**RAW DATA:**
↓
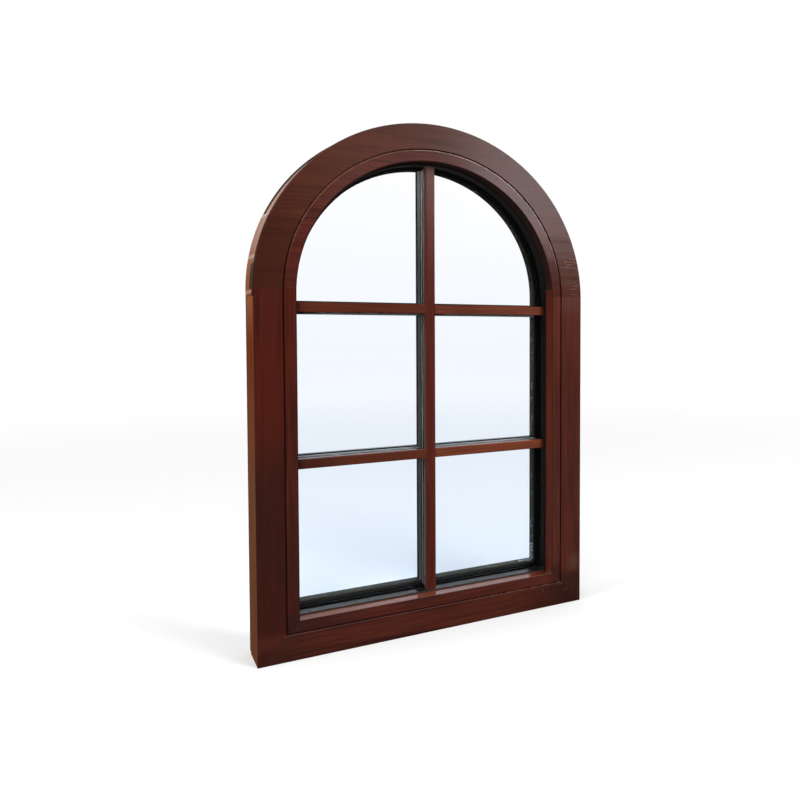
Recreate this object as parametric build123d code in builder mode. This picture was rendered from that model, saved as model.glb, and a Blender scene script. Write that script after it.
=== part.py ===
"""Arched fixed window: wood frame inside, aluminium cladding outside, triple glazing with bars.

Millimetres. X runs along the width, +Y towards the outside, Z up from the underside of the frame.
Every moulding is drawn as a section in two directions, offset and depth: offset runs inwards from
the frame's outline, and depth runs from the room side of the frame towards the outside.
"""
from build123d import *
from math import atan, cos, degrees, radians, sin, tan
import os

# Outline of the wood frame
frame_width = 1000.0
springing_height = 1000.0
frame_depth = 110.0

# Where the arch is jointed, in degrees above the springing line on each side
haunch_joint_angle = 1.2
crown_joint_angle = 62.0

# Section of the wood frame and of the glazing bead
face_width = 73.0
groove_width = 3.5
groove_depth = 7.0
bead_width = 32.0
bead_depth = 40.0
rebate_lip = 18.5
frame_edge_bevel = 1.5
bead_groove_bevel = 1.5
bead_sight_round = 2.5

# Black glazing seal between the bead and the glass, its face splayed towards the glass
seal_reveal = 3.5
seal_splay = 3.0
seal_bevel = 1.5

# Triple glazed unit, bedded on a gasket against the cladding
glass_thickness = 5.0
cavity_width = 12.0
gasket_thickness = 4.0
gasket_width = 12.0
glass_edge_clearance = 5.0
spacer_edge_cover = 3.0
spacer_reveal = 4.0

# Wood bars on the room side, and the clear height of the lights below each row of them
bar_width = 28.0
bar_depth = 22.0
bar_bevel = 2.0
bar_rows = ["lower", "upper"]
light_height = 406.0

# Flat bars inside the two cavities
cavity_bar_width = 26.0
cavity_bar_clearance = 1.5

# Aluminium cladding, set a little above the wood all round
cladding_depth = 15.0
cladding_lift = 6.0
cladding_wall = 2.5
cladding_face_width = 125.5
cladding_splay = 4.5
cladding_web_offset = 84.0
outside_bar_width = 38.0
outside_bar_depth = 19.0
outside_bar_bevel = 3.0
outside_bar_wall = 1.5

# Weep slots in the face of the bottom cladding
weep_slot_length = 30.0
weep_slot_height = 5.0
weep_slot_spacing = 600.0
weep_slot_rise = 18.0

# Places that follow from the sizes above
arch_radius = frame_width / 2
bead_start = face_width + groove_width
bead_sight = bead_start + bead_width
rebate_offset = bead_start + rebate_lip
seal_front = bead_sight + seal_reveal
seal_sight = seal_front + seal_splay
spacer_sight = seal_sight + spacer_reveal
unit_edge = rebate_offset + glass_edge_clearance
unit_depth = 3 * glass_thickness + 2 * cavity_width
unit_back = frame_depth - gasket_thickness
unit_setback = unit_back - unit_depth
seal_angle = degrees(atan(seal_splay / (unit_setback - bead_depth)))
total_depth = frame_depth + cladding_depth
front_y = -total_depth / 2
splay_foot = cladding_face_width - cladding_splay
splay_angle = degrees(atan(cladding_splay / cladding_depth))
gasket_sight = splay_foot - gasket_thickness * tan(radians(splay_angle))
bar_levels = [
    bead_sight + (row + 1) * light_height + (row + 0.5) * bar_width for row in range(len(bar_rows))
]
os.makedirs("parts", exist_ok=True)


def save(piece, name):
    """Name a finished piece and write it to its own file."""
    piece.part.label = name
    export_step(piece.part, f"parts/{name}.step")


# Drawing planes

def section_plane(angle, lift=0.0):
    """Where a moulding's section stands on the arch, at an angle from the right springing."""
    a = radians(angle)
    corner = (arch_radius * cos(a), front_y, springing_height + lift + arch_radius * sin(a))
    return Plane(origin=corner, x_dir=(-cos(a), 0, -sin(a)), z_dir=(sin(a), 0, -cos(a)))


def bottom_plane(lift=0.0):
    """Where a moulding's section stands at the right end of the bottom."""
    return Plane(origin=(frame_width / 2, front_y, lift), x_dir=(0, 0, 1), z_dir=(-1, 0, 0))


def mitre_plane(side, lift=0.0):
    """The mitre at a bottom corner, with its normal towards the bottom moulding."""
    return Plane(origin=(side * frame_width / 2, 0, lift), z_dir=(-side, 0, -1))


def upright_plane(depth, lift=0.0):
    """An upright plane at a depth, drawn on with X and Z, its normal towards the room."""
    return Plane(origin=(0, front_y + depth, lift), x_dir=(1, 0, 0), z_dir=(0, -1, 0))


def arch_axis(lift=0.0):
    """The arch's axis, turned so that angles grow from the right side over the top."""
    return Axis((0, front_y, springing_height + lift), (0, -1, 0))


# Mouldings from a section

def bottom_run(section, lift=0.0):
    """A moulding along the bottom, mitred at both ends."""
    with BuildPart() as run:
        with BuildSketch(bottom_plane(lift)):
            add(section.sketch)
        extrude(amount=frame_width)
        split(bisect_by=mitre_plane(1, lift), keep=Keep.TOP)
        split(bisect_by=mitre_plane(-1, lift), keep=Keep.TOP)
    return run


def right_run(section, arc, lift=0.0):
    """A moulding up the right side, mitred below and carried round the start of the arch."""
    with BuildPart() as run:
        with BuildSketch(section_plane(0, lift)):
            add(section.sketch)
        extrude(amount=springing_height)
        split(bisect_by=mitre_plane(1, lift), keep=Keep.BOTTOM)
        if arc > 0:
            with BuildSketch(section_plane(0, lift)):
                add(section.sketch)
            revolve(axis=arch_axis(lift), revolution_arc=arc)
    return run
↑
**GIVEN TASK:**
Exactly repeat the lines above, from the opening line through the one with "crown_joint_angle = 62.0", and include nothing else.

**SOLUTION TO THE EXERCISE:**
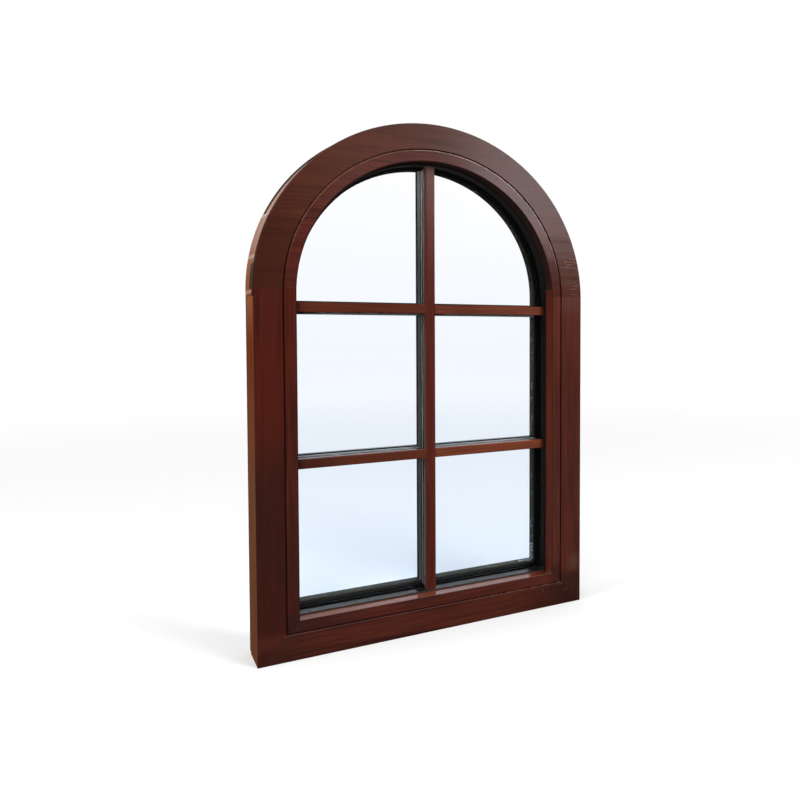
Recreate this object as parametric build123d code in builder mode. This picture was rendered from that model, saved as model.glb, and a Blender scene script. Write that script after it.
=== part.py ===
"""Arched fixed window: wood frame inside, aluminium cladding outside, triple glazing with bars.

Millimetres. X runs along the width, +Y towards the outside, Z up from the underside of the frame.
Every moulding is drawn as a section in two directions, offset and depth: offset runs inwards from
the frame's outline, and depth runs from the room side of the frame towards the outside.
"""
from build123d import *
from math import atan, cos, degrees, radians, sin, tan
import os

# Outline of the wood frame
frame_width = 1000.0
springing_height = 1000.0
frame_depth = 110.0

# Where the arch is jointed, in degrees above the springing line on each side
haunch_joint_angle = 1.2
crown_joint_angle = 62.0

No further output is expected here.